[Records from a collection]
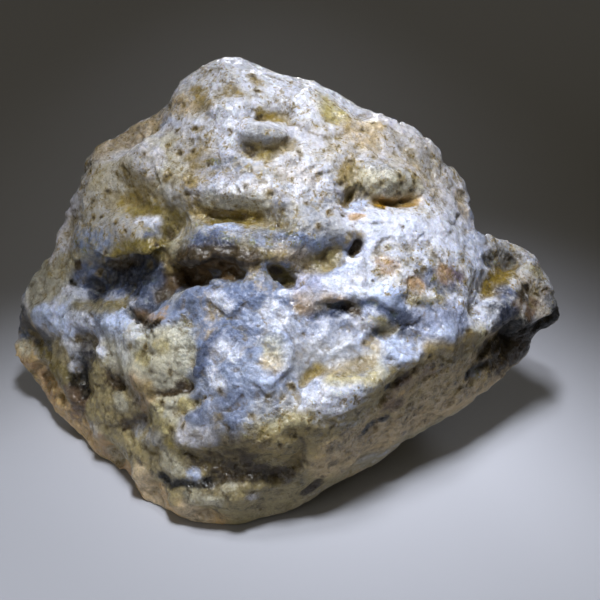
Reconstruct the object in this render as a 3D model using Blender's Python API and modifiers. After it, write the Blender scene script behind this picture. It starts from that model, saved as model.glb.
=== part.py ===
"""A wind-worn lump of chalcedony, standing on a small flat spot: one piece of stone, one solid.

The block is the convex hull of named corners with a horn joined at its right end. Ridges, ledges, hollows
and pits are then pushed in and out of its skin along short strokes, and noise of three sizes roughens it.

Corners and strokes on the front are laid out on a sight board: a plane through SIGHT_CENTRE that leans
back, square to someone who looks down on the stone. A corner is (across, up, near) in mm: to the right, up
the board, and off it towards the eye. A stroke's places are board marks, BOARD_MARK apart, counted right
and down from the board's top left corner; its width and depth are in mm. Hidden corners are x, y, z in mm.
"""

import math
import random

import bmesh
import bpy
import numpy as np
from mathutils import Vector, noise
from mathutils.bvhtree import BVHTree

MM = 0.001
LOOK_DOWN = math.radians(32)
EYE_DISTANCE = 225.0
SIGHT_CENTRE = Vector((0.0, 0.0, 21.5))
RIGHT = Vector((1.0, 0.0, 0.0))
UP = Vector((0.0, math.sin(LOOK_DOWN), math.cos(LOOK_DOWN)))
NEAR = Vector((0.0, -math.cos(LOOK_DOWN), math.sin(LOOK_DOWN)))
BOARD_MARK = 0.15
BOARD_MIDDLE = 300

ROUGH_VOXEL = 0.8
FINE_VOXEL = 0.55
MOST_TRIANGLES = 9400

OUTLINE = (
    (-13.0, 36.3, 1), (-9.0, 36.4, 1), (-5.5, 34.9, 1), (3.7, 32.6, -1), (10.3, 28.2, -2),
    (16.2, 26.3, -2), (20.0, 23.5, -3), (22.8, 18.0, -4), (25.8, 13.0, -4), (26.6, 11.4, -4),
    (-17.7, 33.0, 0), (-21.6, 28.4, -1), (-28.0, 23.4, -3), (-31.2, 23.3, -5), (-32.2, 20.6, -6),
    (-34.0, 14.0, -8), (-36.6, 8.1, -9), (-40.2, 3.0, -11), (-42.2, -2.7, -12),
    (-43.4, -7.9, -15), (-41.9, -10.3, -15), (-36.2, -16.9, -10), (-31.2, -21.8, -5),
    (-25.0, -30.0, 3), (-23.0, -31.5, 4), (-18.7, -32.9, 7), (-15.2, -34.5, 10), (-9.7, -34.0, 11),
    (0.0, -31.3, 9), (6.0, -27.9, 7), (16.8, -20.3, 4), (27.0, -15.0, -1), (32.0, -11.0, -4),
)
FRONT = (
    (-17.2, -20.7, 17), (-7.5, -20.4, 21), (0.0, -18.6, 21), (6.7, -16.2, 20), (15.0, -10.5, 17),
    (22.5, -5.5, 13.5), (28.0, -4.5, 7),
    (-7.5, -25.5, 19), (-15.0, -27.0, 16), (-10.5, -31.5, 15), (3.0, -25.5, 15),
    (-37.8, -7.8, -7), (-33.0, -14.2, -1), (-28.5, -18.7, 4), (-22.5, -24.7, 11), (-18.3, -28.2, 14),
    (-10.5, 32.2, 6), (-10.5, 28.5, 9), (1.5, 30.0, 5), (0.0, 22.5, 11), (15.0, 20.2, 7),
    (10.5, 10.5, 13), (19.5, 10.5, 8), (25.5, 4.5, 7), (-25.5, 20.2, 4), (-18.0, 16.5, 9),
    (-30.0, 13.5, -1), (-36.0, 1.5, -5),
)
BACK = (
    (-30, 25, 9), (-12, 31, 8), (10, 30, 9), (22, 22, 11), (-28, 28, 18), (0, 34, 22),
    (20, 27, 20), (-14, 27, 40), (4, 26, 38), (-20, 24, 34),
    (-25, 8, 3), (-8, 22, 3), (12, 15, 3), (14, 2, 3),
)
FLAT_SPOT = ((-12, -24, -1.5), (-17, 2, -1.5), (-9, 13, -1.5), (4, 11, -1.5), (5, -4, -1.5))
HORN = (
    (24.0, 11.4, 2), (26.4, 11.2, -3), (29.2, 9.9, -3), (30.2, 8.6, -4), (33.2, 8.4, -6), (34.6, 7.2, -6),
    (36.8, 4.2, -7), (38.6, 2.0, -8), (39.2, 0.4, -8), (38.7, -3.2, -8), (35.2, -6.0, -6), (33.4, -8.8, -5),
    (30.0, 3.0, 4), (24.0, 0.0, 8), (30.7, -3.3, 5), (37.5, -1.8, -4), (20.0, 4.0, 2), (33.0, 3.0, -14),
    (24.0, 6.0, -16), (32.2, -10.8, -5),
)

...

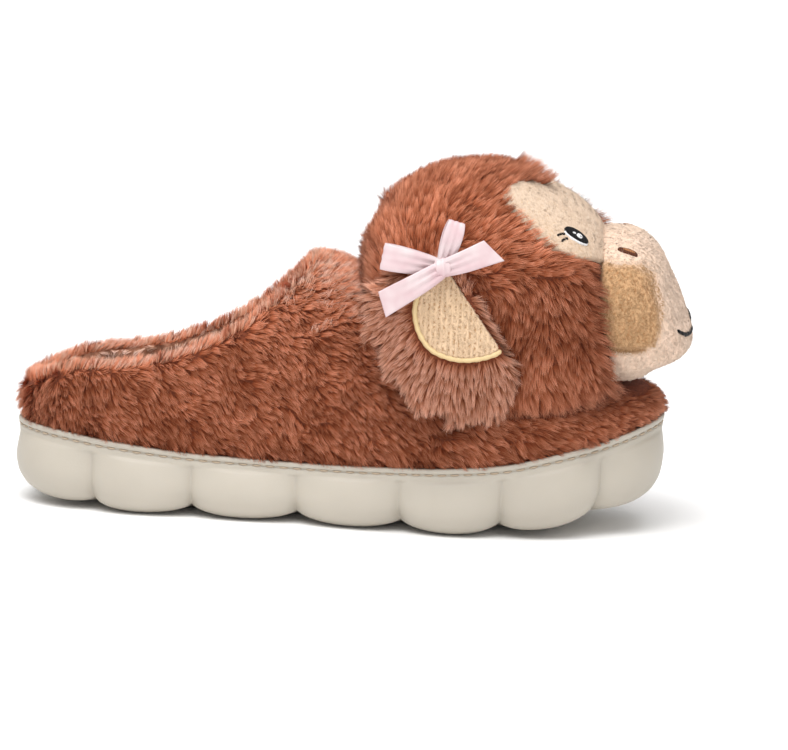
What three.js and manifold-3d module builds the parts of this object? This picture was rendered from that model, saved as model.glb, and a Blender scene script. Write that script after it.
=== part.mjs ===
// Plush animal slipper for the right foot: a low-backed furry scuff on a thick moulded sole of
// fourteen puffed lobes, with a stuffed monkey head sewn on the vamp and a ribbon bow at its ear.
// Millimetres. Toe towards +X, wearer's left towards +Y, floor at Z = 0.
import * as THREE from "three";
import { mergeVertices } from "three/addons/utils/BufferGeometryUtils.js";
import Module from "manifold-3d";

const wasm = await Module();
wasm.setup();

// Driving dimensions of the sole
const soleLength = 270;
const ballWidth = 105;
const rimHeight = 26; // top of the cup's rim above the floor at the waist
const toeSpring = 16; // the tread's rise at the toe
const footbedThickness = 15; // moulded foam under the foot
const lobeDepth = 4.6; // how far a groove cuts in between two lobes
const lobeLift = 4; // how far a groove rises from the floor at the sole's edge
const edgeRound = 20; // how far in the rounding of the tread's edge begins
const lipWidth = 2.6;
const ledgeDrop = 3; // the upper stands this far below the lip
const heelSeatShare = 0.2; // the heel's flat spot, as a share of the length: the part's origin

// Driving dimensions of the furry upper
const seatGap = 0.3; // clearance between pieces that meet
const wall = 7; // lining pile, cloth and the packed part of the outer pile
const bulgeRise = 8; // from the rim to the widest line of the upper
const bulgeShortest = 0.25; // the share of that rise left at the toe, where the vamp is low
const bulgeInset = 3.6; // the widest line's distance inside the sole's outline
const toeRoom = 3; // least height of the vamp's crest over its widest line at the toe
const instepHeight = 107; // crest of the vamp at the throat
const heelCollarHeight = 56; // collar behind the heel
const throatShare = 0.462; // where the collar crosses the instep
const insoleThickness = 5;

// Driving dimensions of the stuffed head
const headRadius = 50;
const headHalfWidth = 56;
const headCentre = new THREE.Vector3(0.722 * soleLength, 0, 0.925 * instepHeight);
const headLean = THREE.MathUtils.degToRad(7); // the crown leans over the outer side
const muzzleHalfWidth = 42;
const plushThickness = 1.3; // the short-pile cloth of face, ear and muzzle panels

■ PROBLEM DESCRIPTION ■
Starting with the line with "Reconstruct the object" and ending with the line with "stone, one solid.", extract every line exactly and nothing outside that span.

■ ANSWER TO THIS EXERCISE ■
Reconstruct the object in this render as a 3D model using Blender's Python API and modifiers. After it, write the Blender scene script behind this picture. It starts from that model, saved as model.glb.
=== part.py ===
"""A wind-worn lump of chalcedony, standing on a small flat spot: one piece of stone, one solid.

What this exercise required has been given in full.